Calling Private Dancer Tina Turner's breakthrough album doesn't come close to describing its importance. It was among the cornerstone LPs of the '80s, as A Quiet Storm was to Smokey Robinson in the '70s. It established her brilliance and viability as a solo act outside the Ike and Tina Turner arena, even though it also contained one of her greatest R&B efforts, the cover of "Let's Stay Together," and an equally great second soul piece, "I Can't Stand the Rain." The cover shot of Turner sitting in a chair, sensual and challenging, was surpassed by an alternative shot of her sitting on a bed, those incredible legs well-showcased. (That one didn't make the front of the LP jacket in mid '80s America, but became a best-selling poster.)
The album ably displayed Turner's total comfort not only with rock, but with pop and even new wave. Mark Knopfler gave her an erotic, steamy hit with "Private Dancer" (also aided by a great Jeff Beck guitar solo), and she added outstanding editions of cuts by David Bowie ("1984") and John Lennon/ Paul McCartney ("Help").
"What's Love Got to Do With It" was the album's epic. Its dismissal of the notion that traditional love was essential to any successful relationship was presented in a steely, emphatic manner that wasn't so much cynical as realistic. Turner never sounded bitter or angry; just honest. She embraced and endorsed the idea of a union for mutual advantage, not mutual attachment. The main lyric became a pop culture catchphrase, and it stands as Turner's most memorable triumph. "Better Be Good To Me" was a fast-paced, rapid-fire number that was equal parts request and demand.

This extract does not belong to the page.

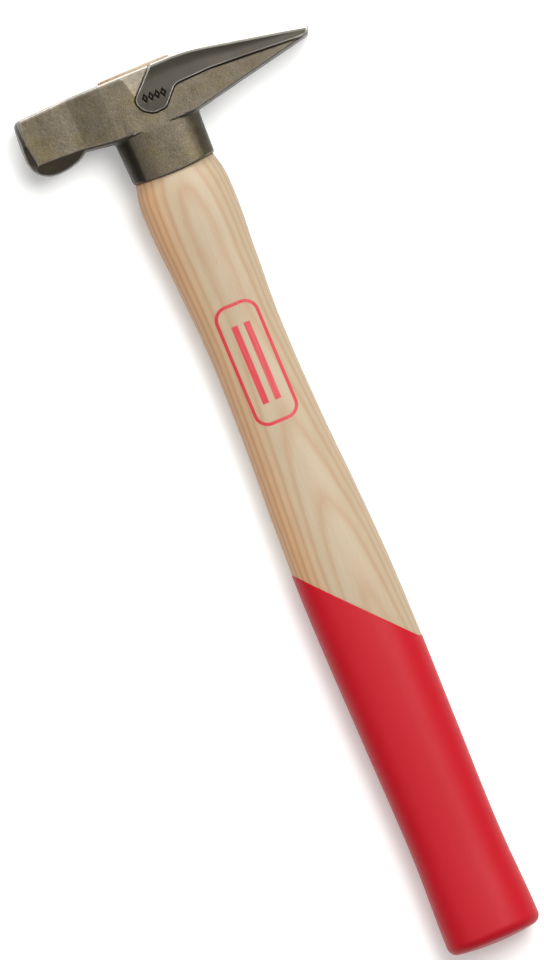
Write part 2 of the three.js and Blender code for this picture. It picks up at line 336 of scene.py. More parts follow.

The album even had some jazz flavor, courtesy of the Crusaders, plus drummer Leon "Ndugu" Chancler. This was her fifth studio album, and it proved her biggest success. Besides topping the charts for three weeks, it made Turner the subject of numerous magazine and newspaper pieces. The album ranks among the finest solo LPs by any solo artist — and is certainly Tina Turner's greatest achievement.